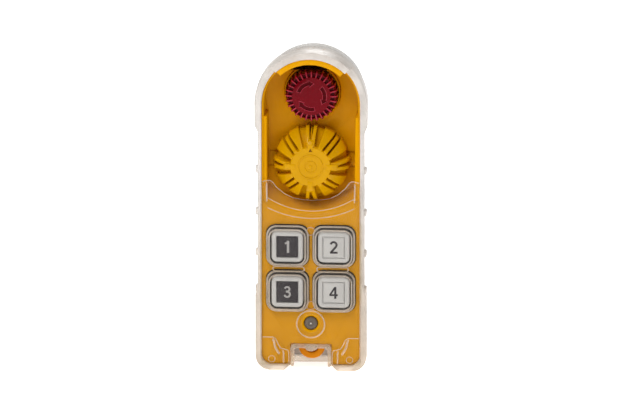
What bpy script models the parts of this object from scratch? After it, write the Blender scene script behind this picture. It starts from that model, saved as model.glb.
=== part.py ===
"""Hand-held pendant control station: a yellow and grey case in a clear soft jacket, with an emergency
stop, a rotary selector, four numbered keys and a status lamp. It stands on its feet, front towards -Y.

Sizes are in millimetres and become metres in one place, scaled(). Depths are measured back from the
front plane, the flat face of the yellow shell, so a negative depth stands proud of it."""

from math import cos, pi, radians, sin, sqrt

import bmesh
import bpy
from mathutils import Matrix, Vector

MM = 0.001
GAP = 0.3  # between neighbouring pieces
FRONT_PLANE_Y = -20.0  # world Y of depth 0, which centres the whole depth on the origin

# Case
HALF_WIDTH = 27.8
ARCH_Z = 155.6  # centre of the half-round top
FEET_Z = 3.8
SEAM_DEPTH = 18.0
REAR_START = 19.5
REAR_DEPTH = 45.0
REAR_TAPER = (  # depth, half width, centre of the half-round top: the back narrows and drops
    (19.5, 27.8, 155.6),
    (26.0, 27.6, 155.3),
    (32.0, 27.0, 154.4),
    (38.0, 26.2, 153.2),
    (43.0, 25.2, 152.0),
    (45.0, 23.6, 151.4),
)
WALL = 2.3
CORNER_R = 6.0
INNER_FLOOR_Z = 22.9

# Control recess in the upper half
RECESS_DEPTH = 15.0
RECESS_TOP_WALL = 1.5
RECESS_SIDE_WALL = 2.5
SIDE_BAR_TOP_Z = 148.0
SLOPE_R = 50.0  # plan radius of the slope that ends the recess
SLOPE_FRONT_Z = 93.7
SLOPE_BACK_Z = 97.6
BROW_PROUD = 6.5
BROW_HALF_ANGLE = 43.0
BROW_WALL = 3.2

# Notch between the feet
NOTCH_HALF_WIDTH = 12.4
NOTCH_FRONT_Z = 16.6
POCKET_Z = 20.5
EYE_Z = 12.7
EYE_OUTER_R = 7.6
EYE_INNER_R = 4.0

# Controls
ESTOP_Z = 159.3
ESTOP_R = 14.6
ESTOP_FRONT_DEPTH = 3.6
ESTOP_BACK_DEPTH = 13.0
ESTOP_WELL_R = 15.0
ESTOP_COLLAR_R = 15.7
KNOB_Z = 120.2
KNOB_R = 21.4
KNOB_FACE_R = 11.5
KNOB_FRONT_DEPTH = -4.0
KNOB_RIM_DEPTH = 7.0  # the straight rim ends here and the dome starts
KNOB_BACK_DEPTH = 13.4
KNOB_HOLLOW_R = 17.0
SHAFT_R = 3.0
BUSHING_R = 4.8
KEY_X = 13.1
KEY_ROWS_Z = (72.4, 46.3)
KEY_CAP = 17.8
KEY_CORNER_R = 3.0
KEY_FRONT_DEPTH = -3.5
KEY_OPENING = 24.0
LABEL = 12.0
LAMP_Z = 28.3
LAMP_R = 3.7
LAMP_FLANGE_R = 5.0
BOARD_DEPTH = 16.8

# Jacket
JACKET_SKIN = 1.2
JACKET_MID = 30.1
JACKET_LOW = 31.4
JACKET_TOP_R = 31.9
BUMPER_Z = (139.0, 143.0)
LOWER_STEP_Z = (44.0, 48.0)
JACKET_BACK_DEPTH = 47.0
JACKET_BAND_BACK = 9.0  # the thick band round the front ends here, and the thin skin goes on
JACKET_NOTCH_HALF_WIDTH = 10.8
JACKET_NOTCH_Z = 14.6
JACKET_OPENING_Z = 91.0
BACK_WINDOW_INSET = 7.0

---

Task requirements: Check every line of the data above for the string "from", and copy those that have it.

Expected answer:
What bpy script models the parts of this object from scratch? After it, write the Blender scene script behind this picture. It starts from that model, saved as model.glb.
Sizes are in millimetres and become metres in one place, scaled(). Depths are measured back from the
from math import cos, pi, radians, sin, sqrt
from mathutils import Matrix, Vector